SHAPER: MATT BIOLOS …Lost Surfboards by MAYHEM – Califórnia, EUA – @mayhemb3_mattbiollos
lostsurfboards.net / No Brasil: surface.com.br
MODELO:  The Driver
MEDIDAS: 6’1’’; 18,88; 2,40 e 29,07 litros
RABETA: Squash
QUILHAS: FUTURES fins(AM2)

Tenho usado bastante as pranchas do Mayhem, da Califórnia. Ele tem me dado muita atenção, testei vários modelos no ano passado. Agora, já sei quais gosto, e ele também. São três que uso: um para marola, um para o dia a dia e outro para onda boa – o Driver, que usei em Ericeira. Normalmente uso 6’0, mas dessa vez surfei com uma polegada maior. A prancha ficou perfeita para Ribeira D’Ilhas, um pointbreak de direita. Fazia a curva que queria em qualquer lugar da onda. Já tinha achado ela muito boa. Tem muito drive e corta a água muito bem, então facilita em dar rasgadas bem grandes e abertas, com bastante borda – o que os juízes valorizaram lá –, além de responder rápido a tudo que eu queria fazer.
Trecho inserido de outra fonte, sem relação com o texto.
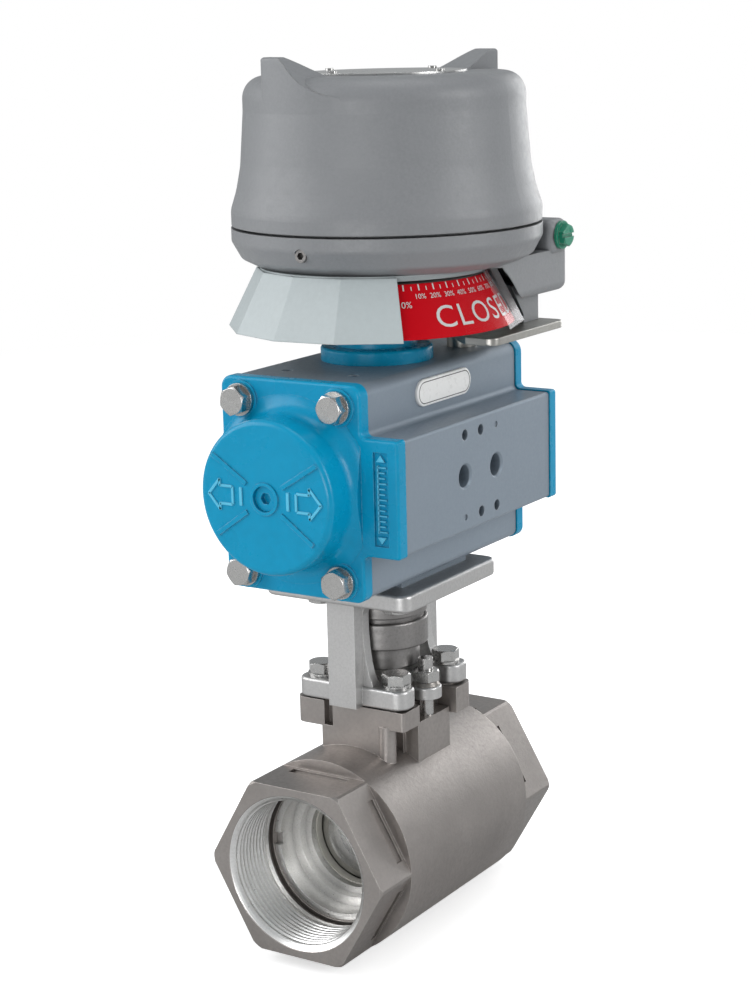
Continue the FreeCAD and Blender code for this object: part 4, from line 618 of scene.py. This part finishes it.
# a white backdrop to look at, and a softer grey light from all round
world = bpy.data.worlds.new("studio")
bpy.context.scene.world = world
world.use_nodes = True
nodes, links = world.node_tree.nodes, world.node_tree.links
around = nodes["Background"]
around.inputs["Color"].default_value = (0.95, 0.98, 1.0, 1.0)
around.inputs["Strength"].default_value = 0.38
backdrop = nodes.new("ShaderNodeBackground")
backdrop.inputs["Color"].default_value = (1.0, 1.0, 1.0, 1.0)
backdrop.inputs["Strength"].default_value = BACKDROP
ray = nodes.new("ShaderNodeLightPath")
choose = nodes.new("ShaderNodeMixShader")
links.new(ray.outputs["Is Camera Ray"], choose.inputs[0])
links.new(around.outputs[0], choose.inputs[1])
links.new(backdrop.outputs[0], choose.inputs[2])
links.new(choose.outputs[0], nodes["World Output"].inputs["Surface"])


def area_light(name, place, aim, wide, tall, power):
    light = bpy.data.lights.new(name, "AREA")
    light.shape = "RECTANGLE"
    light.size, light.size_y = wide, tall
    light.energy = power
    obj = bpy.data.objects.new(name, light)
    obj.location = place
    obj.rotation_euler = (Vector(aim) - Vector(place)).to_track_quat("-Z", "Y").to_euler()
    bpy.context.scene.collection.objects.link(obj)
    return obj


CENTRE = (0, 0, 0.18)
area_light("key", (-1.25, -0.85, 0.85), CENTRE, 1.5, 1.3, 18)
area_light("front", (0.25, -1.5, 0.16), (0, 0, 0.08), 0.8, 0.25, 6)
area_light("fill", (1.30, 0.15, 0.65), CENTRE, 0.6, 0.8, 8)
area_light("top", (0.1, 0.1, 1.5), CENTRE, 0.8, 0.8, 4)
area_light("back", (0.12, 1.6, 0.42), CENTRE, 1.0, 1.0, 10)

camera_data = bpy.data.cameras.new("camera")
camera_data.sensor_width = 36
camera_data.lens = 78.17
camera_data.clip_start = 0.05
camera = bpy.data.objects.new("camera", camera_data)
bpy.context.scene.collection.objects.link(camera)
azimuth, elevation, roll = (math.radians(a) for a in (32.726, 12.861, -1.375))
back = Vector((math.sin(azimuth) * math.cos(elevation), -math.cos(azimuth) * math.cos(elevation),
               math.sin(elevation)))
level_right = Vector((math.cos(azimuth), math.sin(azimuth), 0))
level_up = back.cross(level_right)
right = level_right * math.cos(roll) + level_up * math.sin(roll)
up = -level_right * math.sin(roll) + level_up * math.cos(roll)
camera.matrix_world = Matrix((
    (right.x, up.x, back.x, 0.45327), (right.y, up.y, back.y, -0.70751),
    (right.z, up.z, back.z, 0.36565), (0, 0, 0, 1)))
bpy.context.scene.camera = camera
bpy.context.scene.view_settings.view_transform = "Standard"
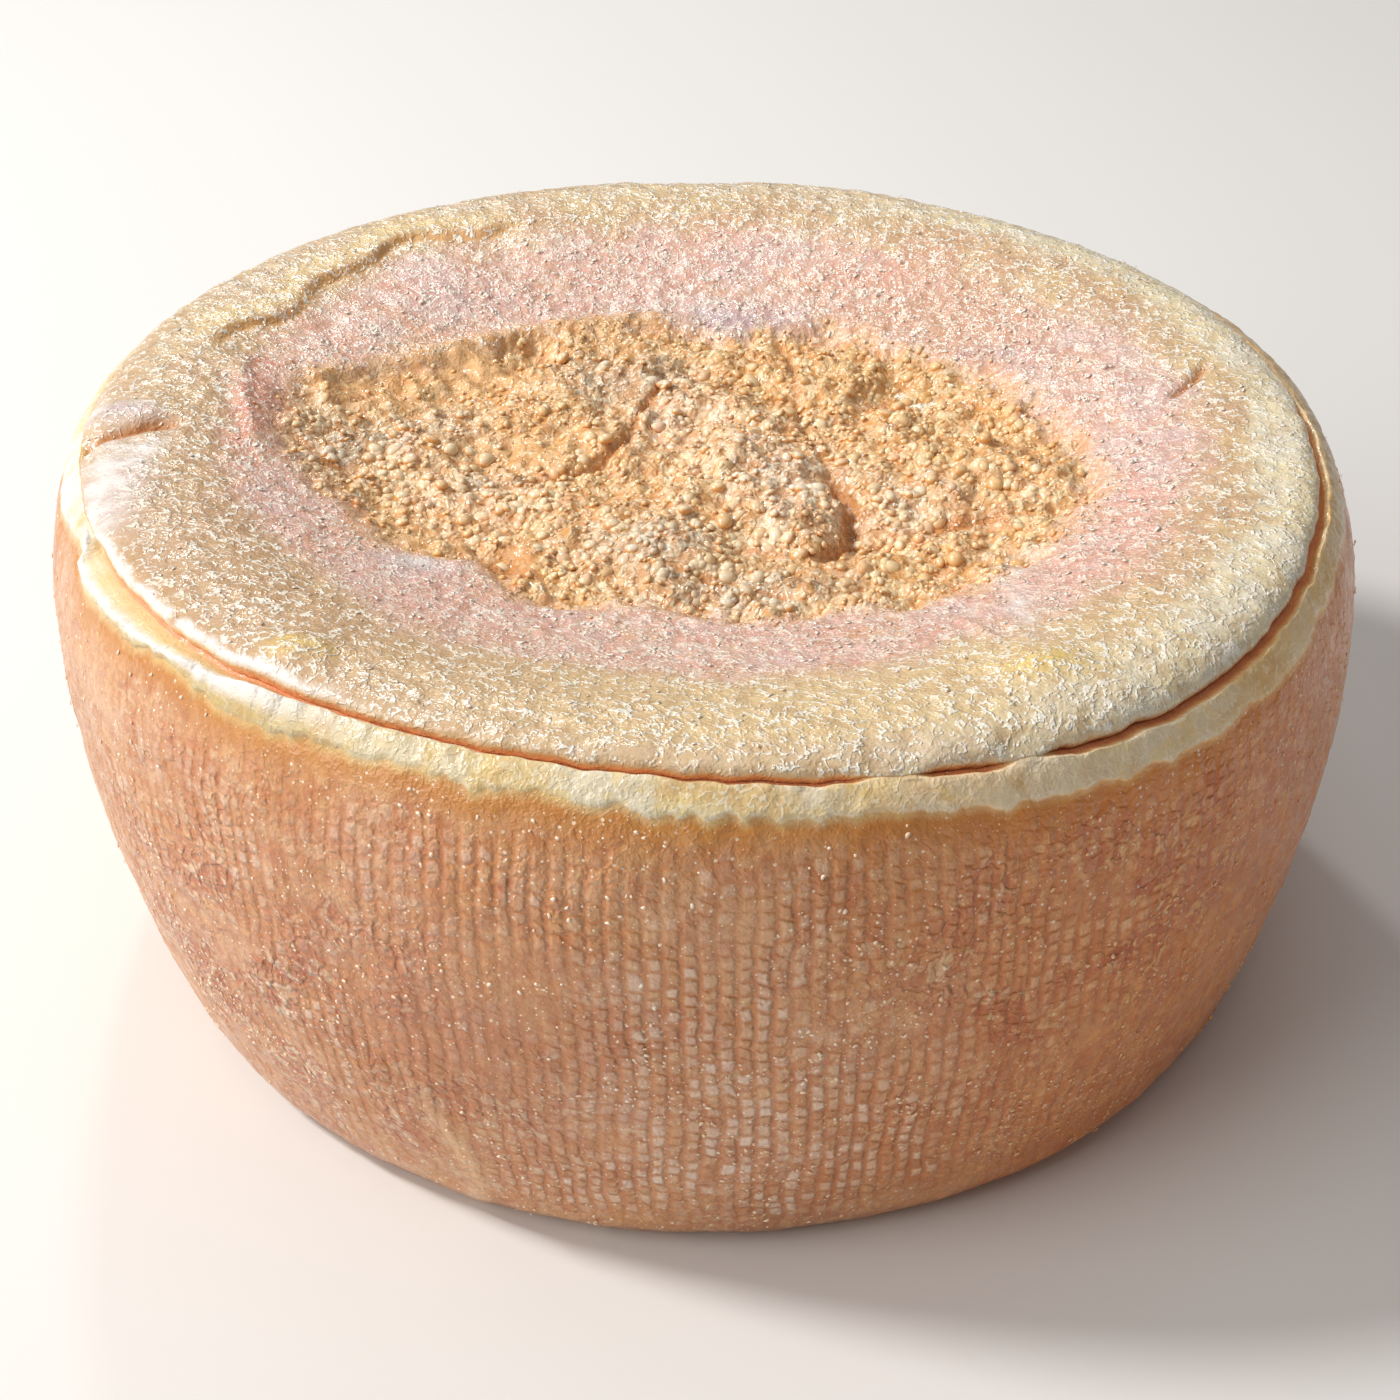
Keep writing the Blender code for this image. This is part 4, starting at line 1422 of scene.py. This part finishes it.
# %% [markdown]
# The crater's grains crowd where the crust is coarse, at the right and in the middle, with smaller
# crumbs between them.  The beads lie on rim and blush, long and thin like curled threads, and
# pale, so that they partly stand for painted glints.  The crystals are finest.

# %% Scatter on the top
SHARE_OF_GRAINS = 1.0
NEVER = 1e-9
top_x, top_y = top_points[:, 0], top_points[:, 1]
top_share = np.hypot(top_x, top_y) / WHEEL_RADIUS
on_grid = np.arange(len(top_points)) < (TOP_GRID + 1) ** 2
crust, blush = top_masks["crust"], top_masks["blush"]
smooth_spots = (1.0 - 0.9 * top_masks["furrow"]) * (1.0 - 0.85 * top_masks["shelf"])
crust_masks = {title: top_masks[title] for title in ("grey", "pale", "crust")}

coarse = 0.35 + spot(top_x, top_y, 0.42, 0.0, 0.35, 0.35)
coarse += 0.8 * spot(top_x, top_y, -0.02, -0.2, 0.38, 0.38)
coarse += 0.7 * spot(top_x, top_y, -0.45, -0.05, 0.20, 0.20)
crowd = smooth(0.45 + 1.1 * cloud(top_points, 5.0 * MM, octaves=3, seed=50.0))
grain_weights = crust ** 3 * coarse * mix(0.06, 1.0, crowd) * smooth_spots * on_grid + NEVER
crater_grains = scatter(
    "crater_grains", 5, rind_top, top_points, grain_weights, int(2000 * SHARE_OF_GRAINS), subdivisions=2,
    sizes=(0.42 * MM, 0.92 * MM), stretch=0.35, flat=0.72, sunk=0.50, dented=0.08,
    kept_masks=crust_masks, size_share=mix(0.35, 1.0, crust))
crumb_weights = crust * mix(0.4, 1.0, crowd) * smooth_spots * on_grid + NEVER
crater_crumbs = scatter(
    "crater_crumbs", 15, rind_top, top_points, crumb_weights, int(3400 * SHARE_OF_GRAINS), subdivisions=1,
    sizes=(0.24 * MM, 0.50 * MM), stretch=0.4, flat=0.70, sunk=0.36, dented=0.08,
    kept_masks=crust_masks, size_share=mix(0.5, 1.0, crust))

bead_weights = (1.0 - 0.85 * top_masks["crater"]) * (top_share < 0.93) * (1.0 - top_masks["chalk"])
bead_weights = bead_weights * (1.0 + blush) * on_grid + NEVER
top_beads_and_glints = scatter(
    "top_beads_and_glints", 6, rind_top, top_points, bead_weights, int(6400 * SHARE_OF_GRAINS), subdivisions=1,
    sizes=(0.07 * MM, 0.20 * MM), stretch=1.6, flat=0.26, sunk=0.16,
    size_share=mix(1.0, 1.35, blush * (1.0 - crust)))

# %% Scatter on the side
side_angle = np.degrees(np.arctan2(side_points[:, 1], side_points[:, 0]))
side_share = side_points[:, 2] / WHEEL_HEIGHT
below_band = side_masks["below_band"]
patchy = cloud(side_points, 12.0 * MM, octaves=3, seed=40.0)
crystal_weights = np.clip(0.20 + 1.7 * patchy, 0.02, 2.0) * (side_share > 0.03)
crystal_weights *= mix(0.3, 1.0, smooth((0.86 - side_share) / 0.16))
crystal_weights *= 1.0 + 1.4 * near_angle(side_angle, -62.0, 32.0) * smooth((0.85 - side_share) / 0.2)
crystal_weights *= (below_band > 0.6 * MM) * (below_band < 59.0 * MM) + NEVER
side_crystals_and_glints = scatter(
    "side_crystals_and_glints", 7, rind_side, side_points, crystal_weights, int(8400 * SHARE_OF_GRAINS), subdivisions=1,
    sizes=(0.06 * MM, 0.23 * MM), stretch=0.9, flat=0.50, sunk=0.10,
    kept_masks={"warm_shade": side_masks["warm_shade"]})


# %% Materials of the small pieces
def ball_material(name, dark, light, roughness, coat, *layers, mode="MIX", light_inside=0.0):
    """A glossy little ball between two tones, with more tints laid over them."""
    material, net, sockets = rind_shader(name, coat, light_inside, light_reach=0.0006)
    skin = net.paint(net.blend("tone", dark, light), *layers, mode=mode)
    wet = net.scale_to(net.mottle(WET_SPOTS, 2.0, 0.7), 0.40, 0.62, roughness + 0.15, roughness)
    net.put(sockets["Base Color"], skin)
    net.put(sockets["Roughness"], wet)
    return material


def crust_material(name):
    """The crater's grains: ochre, paler or greyer in patches, with painted shade in dark orange at the foot.
    """
    return ball_material(
        name, (0.82, 0.50, 0.20), (0.96, 0.79, 0.50), 0.18, 0.8,
        ((0.82, 0.46, 0.17), (130.0, 0.46, 0.08, 6.4), 0.6),
        ((0.84, 0.42, 0.25), (300.0, 0.40, 0.07, 1.3), 0.6),
        ((0.95, 0.86, 0.74), "pale", 0.60),
        ((0.76, 0.68, 0.56), "grey", 0.80),
        ((0.86, 0.62, 0.48), ("crust", 0.9, 0.2)),
        # Painted shade: dark orange towards the foot of each grain
        ((0.76, 0.38, 0.12), ("lifted", 0.90, 0.50)),
        light_inside=0.08,
    )


crater_grains.data.materials.append(crust_material("crater_grains"))
crater_crumbs.data.materials.append(crust_material("crater_crumbs"))
# Pale beads, partly painted glints
top_beads_and_glints.data.materials.append(ball_material(
    "top_beads_and_glints", (0.98, 0.86, 0.74), (1.0, 0.96, 0.90), 0.12, 0.9))
# Salt crystals, partly painted glints, are cream, and warmer where the side has its painted warm shade
side_crystals_and_glints.data.materials.append(ball_material(
    "side_crystals_and_glints", (0.96, 0.68, 0.46), (1.0, 0.88, 0.72), 0.25, 0.2,
    ((1.05, 0.80, 0.52), "warm_shade"), mode="MULTIPLY"))
print("materials:", [material.name for material in bpy.data.materials])

# %% [markdown]
# ## Hand over
#
# All six pieces ride on the wheel's body and stand in for its plain solid.

# %% Hand the pieces over
for piece in (rind_top, rind_side, crater_grains, crater_crumbs, top_beads_and_glints, side_crystals_and_glints):
    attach(piece, "root")
    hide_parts("cheese_wheel")
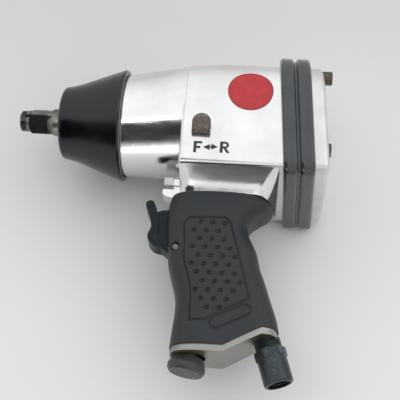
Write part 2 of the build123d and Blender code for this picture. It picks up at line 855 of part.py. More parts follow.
PARTS = {
    "motor_housing": motor_housing,
    "nose_boot": nose_boot,
    "anvil": anvil,
    "friction_ring": friction_ring,
    "drive_o_ring": drive_o_ring,
    "anvil_bushing": anvil_bushing,
    "thrust_washer": thrust_washer,
    "hammer_cage": hammer_cage,
    "front_end_plate": front_end_plate,
    "rear_end_plate": rear_end_plate,
    "cylinder_liner": cylinder_liner,
    "rotor": rotor,
    "cylinder_dowel": cylinder_dowel,
    "rear_gasket": rear_gasket,
    "rear_cover": rear_cover,
    "rear_protector": rear_protector,
    "side_label": side_label,
    "grease_screw": grease_screw,
    "grease_washer": grease_washer,
    "reverse_lever": reverse_lever,
    "reverse_valve": reverse_valve,
    "reverse_bushing": reverse_bushing,
    "trigger": trigger,
    "trigger_pin": trigger_pin,
    "valve_stem": valve_stem,
    "throttle_bushing": throttle_bushing,
    "throttle_spring": throttle_spring,
    "air_inlet": air_inlet,
    "inlet_screen": inlet_screen,
    "regulator_knob": regulator_knob,
    "regulator_valve": regulator_valve,
    "regulator_bushing": regulator_bushing,
    "regulator_o_ring": regulator_o_ring,
    "grip_sleeve": grip_sleeve,
}


def main():
    os.makedirs("parts", exist_ok=True)
    for name, make in PARTS.items():
        save(name, make())
    front_bearing = FRONT_PLATE_START + 0.5
    rear_bearing = REAR_PLATE_END - BEARING_WIDTH
    for end, start in (("front", front_bearing), ("rear", rear_bearing)):
        save(end + "_bearing_outer", bearing_outer(start))
        save(end + "_bearing_inner", bearing_inner(start))
        save(end + "_bearing_balls", *bearing_balls(start))
    save("hammer_pins", *hammer_pins())
    save("front_hammer_dog", hammer_dog(61.0, 1))
    save("rear_hammer_dog", hammer_dog(77.3, -1))
    save("rotor_vanes", *rotor_vanes())
    save("rear_cover_screws", *rear_cover_screws())
    save("spring_washers", *spring_washers())


main()
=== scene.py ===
import bmesh
import bpy
import json
import math
import numpy as np
from mathutils import Matrix, Vector


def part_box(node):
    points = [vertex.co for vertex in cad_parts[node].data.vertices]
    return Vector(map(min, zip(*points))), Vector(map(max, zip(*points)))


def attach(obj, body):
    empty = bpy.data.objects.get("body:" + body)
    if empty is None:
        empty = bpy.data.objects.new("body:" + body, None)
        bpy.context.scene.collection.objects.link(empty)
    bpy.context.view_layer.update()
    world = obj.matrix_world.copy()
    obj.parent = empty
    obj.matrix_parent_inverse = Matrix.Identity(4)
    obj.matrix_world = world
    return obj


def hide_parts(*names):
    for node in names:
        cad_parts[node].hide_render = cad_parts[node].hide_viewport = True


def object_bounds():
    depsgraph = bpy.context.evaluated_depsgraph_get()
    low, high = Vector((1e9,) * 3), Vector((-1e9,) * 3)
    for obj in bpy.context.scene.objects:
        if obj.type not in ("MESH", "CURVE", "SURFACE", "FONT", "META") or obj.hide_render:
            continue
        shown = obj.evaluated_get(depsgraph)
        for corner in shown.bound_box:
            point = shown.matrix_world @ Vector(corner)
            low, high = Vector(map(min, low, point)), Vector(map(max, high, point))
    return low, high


# Half-inch air impact wrench lying on its right side on a pale sheet.
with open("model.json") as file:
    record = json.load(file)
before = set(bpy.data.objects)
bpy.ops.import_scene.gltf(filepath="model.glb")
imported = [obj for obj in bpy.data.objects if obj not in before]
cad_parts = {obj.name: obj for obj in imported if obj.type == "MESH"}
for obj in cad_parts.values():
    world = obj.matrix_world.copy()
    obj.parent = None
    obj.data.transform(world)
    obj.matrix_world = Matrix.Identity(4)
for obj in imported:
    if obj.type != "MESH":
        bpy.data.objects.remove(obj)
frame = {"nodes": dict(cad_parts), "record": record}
NODES = frame["nodes"]
cad_low, cad_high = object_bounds()
MM = 0.001
# Sockets of a colour Mix node, whose names its other kinds share.
MIX_A, MIX_B, MIX_RESULT = 6, 7, 2
RANGE_SOCKETS = ("From Min", "From Max", "To Min", "To Max")
# Mesh attribute of the grip: how far in a point was moulded, in millimetres; the rubber paints
# shade from it.
RECESS = "recess"


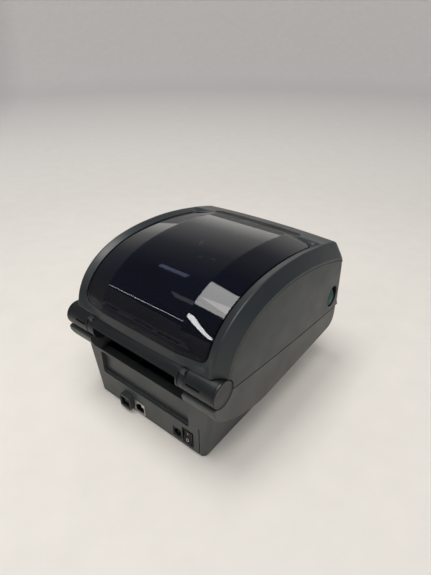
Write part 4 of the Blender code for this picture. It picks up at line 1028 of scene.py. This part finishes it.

A Driver é uma prancha versátil, de ótima adaptação. Anda muito bem por seções mais deitadas e propõe o espanco quando a parede fica vertical com o lip quadrado. O pouco rocker no bico fica plano no meio e voltar a puxar entre as quilhas e rabeta, o que deixa a prancha muito veloz nas partes críticas da onda. Prancha ótima de remada, que acredito para ondas de até 6 pés. O principal motivo – e a prova – de ser mágica, é por que fui campeão mundial com ela.”